Yes — twice. In 2015, the CFPB ordered PRA to pay $19 million in consumer redress plus an $8 million civil money penalty. In 2023, the CFPB took a second action for continued violations, resulting in an additional $24 million settlement.
Can PRA garnish my wages in Missouri without going to court?
No. PRA must obtain a judgment from a Missouri court before they can pursue collection. Missouri does not generally allow wage garnishment for most consumer debt judgments, but bank account levies are available with a judgment.
What if I already missed the 30-day deadline in Missouri?
File your Answer immediately and file a motion to vacate the default under Mo. Sup. Ct. R. 74.05(d), which requires showing good cause and a meritorious defense.
Can I settle with Portfolio Recovery Associates for less than the full amount?
Yes. PRA commonly settles real-Answer cases in Missouri for forty to sixty cents on the dollar.
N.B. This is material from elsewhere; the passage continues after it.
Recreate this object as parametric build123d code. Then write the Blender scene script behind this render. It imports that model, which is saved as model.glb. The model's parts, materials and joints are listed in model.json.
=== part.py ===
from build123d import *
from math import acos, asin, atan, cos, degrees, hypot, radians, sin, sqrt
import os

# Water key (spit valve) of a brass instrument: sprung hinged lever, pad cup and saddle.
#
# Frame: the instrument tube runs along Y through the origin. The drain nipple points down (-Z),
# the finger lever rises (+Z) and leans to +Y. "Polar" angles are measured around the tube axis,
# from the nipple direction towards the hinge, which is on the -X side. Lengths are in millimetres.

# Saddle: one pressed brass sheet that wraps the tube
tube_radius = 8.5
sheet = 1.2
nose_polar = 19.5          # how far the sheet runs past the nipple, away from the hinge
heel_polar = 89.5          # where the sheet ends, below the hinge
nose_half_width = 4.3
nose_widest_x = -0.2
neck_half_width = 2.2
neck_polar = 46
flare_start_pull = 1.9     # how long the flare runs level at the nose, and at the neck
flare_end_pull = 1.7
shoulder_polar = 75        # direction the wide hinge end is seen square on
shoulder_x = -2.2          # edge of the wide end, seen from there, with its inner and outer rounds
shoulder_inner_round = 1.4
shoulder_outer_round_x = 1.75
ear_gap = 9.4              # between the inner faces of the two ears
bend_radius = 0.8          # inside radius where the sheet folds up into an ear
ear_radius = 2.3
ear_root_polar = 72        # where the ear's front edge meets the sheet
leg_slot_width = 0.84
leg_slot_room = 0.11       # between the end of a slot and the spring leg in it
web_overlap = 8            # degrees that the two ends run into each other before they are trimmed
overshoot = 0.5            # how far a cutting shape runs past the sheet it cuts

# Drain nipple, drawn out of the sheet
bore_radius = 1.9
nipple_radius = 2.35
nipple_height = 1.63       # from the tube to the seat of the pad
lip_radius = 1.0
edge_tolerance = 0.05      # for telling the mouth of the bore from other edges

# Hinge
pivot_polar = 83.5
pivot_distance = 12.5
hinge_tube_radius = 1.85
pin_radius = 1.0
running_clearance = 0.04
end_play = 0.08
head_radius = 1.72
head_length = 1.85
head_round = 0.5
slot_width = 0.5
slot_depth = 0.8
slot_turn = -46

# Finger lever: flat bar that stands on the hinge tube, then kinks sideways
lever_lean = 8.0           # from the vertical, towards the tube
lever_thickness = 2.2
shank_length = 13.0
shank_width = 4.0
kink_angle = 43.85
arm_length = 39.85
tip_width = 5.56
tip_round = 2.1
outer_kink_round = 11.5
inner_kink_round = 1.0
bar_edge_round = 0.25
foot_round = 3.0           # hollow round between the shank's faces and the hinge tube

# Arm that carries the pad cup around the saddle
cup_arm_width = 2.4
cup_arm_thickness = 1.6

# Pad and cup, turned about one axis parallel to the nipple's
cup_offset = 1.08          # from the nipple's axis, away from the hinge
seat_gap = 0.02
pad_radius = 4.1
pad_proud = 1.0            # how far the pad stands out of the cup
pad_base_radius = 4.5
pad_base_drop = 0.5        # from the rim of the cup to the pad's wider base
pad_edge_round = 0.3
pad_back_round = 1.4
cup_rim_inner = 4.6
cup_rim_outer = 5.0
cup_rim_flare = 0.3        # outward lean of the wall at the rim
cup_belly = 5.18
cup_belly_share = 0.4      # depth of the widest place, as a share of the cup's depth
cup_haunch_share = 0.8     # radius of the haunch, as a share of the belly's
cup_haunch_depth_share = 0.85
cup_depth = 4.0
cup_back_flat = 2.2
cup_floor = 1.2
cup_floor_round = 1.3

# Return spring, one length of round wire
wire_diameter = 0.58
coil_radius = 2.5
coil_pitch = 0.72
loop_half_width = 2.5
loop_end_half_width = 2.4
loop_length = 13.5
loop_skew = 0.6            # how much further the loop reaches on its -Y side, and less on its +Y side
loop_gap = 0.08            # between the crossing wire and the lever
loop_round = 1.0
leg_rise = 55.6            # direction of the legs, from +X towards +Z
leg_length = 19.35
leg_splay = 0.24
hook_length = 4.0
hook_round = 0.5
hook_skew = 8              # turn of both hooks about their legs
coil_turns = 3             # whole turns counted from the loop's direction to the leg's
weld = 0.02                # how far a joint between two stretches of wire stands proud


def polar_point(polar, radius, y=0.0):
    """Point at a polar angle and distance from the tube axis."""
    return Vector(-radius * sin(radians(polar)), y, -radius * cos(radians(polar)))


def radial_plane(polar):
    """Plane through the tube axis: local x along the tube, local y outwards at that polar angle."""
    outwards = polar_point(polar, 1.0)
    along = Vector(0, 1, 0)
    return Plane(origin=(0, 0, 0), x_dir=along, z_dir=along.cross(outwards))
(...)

Settlement leverage increases dramatically once you raise Rule 55.22 attachment defenses and an MMPA counterclaim.
What does Mo. Sup. Ct. R. 55.22 require?
Mo. Sup. Ct. R. 55.22, effective July 1, 2021, requires debt-buyer complaints to attach — or recite verbatim — both the assignment(s) AND the underlying contract. Failure to do either supports dismissal under Rule 55.22(d).
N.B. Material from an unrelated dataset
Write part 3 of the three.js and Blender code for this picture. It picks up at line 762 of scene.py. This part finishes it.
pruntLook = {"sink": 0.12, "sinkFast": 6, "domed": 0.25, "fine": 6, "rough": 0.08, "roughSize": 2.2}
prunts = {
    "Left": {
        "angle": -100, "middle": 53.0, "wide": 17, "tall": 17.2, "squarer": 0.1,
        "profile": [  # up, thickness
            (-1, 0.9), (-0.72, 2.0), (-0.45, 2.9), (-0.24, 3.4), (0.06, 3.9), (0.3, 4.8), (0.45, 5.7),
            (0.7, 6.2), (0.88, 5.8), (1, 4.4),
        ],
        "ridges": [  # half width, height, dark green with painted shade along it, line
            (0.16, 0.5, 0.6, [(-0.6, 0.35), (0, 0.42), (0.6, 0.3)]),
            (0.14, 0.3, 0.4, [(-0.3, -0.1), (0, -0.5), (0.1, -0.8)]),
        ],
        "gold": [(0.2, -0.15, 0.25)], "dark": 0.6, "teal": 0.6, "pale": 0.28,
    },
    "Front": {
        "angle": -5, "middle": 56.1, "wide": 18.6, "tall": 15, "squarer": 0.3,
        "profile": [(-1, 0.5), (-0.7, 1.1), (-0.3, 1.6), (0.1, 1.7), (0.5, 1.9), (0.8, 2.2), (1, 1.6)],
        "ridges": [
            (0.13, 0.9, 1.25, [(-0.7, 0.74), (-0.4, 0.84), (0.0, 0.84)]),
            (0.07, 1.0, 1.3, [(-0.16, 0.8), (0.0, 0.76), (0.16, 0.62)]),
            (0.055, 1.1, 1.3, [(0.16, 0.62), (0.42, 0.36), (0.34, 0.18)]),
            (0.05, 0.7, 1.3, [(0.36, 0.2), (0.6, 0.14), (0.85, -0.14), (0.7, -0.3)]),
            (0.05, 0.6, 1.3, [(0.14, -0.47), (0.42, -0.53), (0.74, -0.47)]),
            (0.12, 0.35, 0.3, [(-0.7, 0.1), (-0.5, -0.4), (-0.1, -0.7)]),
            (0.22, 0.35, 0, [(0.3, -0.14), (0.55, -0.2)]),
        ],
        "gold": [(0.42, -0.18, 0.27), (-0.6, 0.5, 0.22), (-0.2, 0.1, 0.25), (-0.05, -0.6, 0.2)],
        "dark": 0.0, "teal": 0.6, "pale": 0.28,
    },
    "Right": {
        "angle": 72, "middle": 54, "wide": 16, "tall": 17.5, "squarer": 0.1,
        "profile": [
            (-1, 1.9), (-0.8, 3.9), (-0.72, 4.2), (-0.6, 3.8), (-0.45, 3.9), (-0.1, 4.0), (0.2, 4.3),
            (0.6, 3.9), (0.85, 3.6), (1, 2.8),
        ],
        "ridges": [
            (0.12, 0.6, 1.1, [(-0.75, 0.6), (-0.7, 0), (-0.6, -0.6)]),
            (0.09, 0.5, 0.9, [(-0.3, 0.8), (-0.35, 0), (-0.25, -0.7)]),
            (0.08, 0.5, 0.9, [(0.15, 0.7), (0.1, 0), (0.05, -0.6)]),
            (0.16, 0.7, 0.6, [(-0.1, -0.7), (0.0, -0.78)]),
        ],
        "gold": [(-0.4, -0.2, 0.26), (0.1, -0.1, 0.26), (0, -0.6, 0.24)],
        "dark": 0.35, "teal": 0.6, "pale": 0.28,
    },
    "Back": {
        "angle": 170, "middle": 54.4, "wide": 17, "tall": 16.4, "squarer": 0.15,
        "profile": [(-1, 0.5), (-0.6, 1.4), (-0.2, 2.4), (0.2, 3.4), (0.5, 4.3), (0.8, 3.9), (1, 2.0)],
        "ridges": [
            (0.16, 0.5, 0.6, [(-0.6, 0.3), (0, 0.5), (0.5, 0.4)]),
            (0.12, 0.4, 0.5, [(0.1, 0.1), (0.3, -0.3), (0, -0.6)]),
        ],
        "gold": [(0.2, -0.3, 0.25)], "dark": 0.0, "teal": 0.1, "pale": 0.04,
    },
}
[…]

What is the statute of limitations on credit card debt in Missouri?
Five years under Mo. Rev. Stat. § 516.120, measured from the date of your last payment or last charge, whichever is later. The CFPB has specifically found PRA filed lawsuits on time-barred debts in both 2015 ($19M consumer redress + $8M civil penalty) and 2023 ($24M settlement). If your last payment was anywhere near five years ago, raise the SOL defense in your Answer — and combine it with a Rule 55.22 attachment defense for maximum effect.
How do I know if Portfolio Recovery Associates actually owns my debt?
Under Mo. Sup. Ct. R. 55.22, PRA must attach the assignment(s) and the underlying contract to the complaint. After filing your Answer, request the underlying documents through Rule 58 discovery. The CFPB has twice sanctioned PRA for failing to maintain exactly this documentation.